- GOAL OF THE EXERCISE -
Up to and including the line with "LIP_CLEARANCE = 0.3", reproduce the listing below exactly, beginning at its first line.

- PROVIDED MATERIAL -
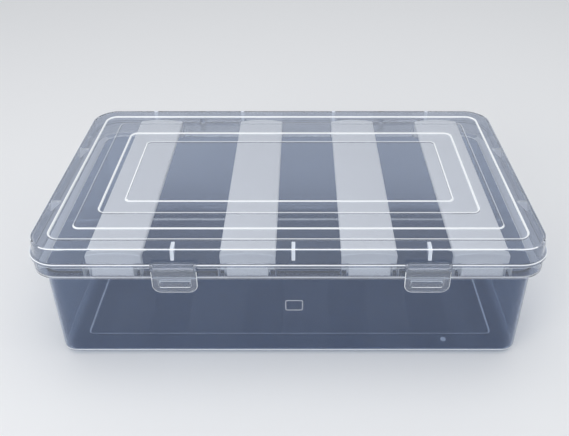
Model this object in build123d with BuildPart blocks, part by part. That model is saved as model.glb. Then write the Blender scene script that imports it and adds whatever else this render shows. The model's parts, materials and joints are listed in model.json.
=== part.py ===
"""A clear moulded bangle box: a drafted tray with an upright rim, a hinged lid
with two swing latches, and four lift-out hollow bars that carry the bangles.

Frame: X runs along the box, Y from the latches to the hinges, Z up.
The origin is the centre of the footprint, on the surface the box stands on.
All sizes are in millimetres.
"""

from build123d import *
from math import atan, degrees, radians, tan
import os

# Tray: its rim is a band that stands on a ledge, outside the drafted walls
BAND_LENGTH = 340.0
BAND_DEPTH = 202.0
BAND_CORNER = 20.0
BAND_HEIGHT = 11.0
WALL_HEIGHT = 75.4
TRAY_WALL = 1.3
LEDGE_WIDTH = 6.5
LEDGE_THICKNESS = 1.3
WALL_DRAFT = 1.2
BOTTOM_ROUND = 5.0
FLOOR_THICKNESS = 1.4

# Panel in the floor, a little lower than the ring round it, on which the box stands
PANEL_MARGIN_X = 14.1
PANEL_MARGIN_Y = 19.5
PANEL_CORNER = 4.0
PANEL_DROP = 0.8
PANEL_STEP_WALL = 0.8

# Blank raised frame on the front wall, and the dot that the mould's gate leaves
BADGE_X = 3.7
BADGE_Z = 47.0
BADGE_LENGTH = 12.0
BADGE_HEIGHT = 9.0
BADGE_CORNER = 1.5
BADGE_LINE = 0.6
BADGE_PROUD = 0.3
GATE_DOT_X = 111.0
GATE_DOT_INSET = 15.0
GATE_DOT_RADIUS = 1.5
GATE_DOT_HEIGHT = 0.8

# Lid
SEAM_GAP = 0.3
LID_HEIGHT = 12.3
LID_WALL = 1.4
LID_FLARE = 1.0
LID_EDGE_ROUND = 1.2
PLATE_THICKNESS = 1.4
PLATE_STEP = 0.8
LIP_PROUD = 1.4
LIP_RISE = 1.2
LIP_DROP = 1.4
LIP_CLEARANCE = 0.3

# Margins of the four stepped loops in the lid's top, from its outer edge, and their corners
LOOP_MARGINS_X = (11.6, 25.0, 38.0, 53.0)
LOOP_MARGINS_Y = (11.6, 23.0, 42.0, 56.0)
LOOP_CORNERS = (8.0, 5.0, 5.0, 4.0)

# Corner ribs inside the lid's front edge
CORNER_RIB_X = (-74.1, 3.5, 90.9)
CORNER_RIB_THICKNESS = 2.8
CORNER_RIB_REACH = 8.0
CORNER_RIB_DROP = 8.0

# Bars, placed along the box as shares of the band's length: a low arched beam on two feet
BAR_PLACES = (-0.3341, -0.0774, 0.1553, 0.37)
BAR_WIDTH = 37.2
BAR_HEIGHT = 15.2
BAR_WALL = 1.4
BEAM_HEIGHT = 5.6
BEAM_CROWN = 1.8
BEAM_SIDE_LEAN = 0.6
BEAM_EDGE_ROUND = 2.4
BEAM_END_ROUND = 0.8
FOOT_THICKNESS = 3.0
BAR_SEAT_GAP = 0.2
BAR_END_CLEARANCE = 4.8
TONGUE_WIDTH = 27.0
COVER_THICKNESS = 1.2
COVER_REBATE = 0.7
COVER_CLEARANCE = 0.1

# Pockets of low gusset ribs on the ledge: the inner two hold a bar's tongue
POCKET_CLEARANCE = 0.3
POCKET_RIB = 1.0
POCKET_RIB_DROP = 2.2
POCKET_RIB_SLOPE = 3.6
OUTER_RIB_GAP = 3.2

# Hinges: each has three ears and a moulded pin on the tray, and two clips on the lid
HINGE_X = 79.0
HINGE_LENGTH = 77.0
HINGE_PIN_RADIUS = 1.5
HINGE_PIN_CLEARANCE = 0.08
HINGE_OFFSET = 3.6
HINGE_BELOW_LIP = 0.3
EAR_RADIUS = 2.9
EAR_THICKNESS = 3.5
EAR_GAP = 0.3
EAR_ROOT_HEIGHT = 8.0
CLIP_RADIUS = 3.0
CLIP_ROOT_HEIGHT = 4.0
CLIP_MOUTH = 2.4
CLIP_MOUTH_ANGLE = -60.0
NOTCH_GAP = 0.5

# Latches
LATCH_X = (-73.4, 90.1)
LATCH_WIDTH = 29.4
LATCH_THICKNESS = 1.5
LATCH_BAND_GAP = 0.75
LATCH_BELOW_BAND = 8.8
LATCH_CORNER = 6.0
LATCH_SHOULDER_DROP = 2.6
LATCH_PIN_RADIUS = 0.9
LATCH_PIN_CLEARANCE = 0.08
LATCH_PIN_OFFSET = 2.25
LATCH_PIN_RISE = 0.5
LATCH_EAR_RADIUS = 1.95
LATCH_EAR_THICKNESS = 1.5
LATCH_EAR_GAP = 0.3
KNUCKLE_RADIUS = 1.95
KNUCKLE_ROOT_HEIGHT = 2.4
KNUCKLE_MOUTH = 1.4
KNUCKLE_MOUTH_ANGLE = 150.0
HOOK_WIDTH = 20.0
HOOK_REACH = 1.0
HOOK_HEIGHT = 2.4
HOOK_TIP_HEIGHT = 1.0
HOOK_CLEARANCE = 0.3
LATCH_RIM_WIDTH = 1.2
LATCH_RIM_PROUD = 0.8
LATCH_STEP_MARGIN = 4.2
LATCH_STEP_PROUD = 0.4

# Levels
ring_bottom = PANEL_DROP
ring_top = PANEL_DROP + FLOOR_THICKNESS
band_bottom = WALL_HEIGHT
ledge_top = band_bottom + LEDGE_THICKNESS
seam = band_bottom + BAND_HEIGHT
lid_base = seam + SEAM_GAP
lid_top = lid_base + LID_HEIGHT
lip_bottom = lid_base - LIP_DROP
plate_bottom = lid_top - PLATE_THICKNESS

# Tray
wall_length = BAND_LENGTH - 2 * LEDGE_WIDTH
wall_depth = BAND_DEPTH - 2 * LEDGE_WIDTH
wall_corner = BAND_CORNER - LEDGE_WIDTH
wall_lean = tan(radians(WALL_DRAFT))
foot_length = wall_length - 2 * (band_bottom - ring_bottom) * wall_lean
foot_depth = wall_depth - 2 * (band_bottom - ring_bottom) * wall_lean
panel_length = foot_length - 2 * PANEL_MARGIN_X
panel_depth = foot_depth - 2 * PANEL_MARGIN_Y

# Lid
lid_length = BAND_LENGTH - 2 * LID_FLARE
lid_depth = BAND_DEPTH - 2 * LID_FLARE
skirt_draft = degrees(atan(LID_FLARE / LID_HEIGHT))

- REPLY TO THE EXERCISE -
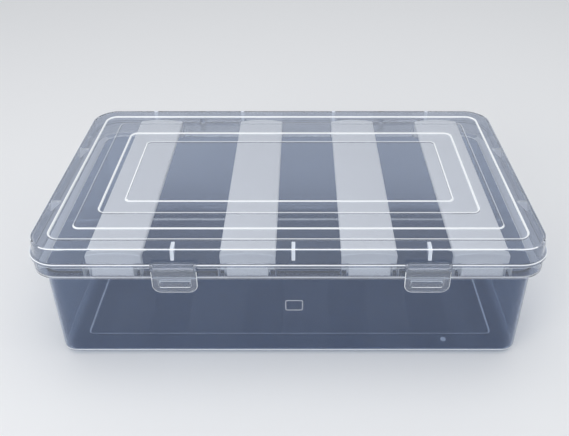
Model this object in build123d with BuildPart blocks, part by part. That model is saved as model.glb. Then write the Blender scene script that imports it and adds whatever else this render shows. The model's parts, materials and joints are listed in model.json.
=== part.py ===
"""A clear moulded bangle box: a drafted tray with an upright rim, a hinged lid
with two swing latches, and four lift-out hollow bars that carry the bangles.

Frame: X runs along the box, Y from the latches to the hinges, Z up.
The origin is the centre of the footprint, on the surface the box stands on.
All sizes are in millimetres.
"""

from build123d import *
from math import atan, degrees, radians, tan
import os

# Tray: its rim is a band that stands on a ledge, outside the drafted walls
BAND_LENGTH = 340.0
BAND_DEPTH = 202.0
BAND_CORNER = 20.0
BAND_HEIGHT = 11.0
WALL_HEIGHT = 75.4
TRAY_WALL = 1.3
LEDGE_WIDTH = 6.5
LEDGE_THICKNESS = 1.3
WALL_DRAFT = 1.2
BOTTOM_ROUND = 5.0
FLOOR_THICKNESS = 1.4

# Panel in the floor, a little lower than the ring round it, on which the box stands
PANEL_MARGIN_X = 14.1
PANEL_MARGIN_Y = 19.5
PANEL_CORNER = 4.0
PANEL_DROP = 0.8
PANEL_STEP_WALL = 0.8

# Blank raised frame on the front wall, and the dot that the mould's gate leaves
BADGE_X = 3.7
BADGE_Z = 47.0
BADGE_LENGTH = 12.0
BADGE_HEIGHT = 9.0
BADGE_CORNER = 1.5
BADGE_LINE = 0.6
BADGE_PROUD = 0.3
GATE_DOT_X = 111.0
GATE_DOT_INSET = 15.0
GATE_DOT_RADIUS = 1.5
GATE_DOT_HEIGHT = 0.8

# Lid
SEAM_GAP = 0.3
LID_HEIGHT = 12.3
LID_WALL = 1.4
LID_FLARE = 1.0
LID_EDGE_ROUND = 1.2
PLATE_THICKNESS = 1.4
PLATE_STEP = 0.8
LIP_PROUD = 1.4
LIP_RISE = 1.2
LIP_DROP = 1.4
LIP_CLEARANCE = 0.3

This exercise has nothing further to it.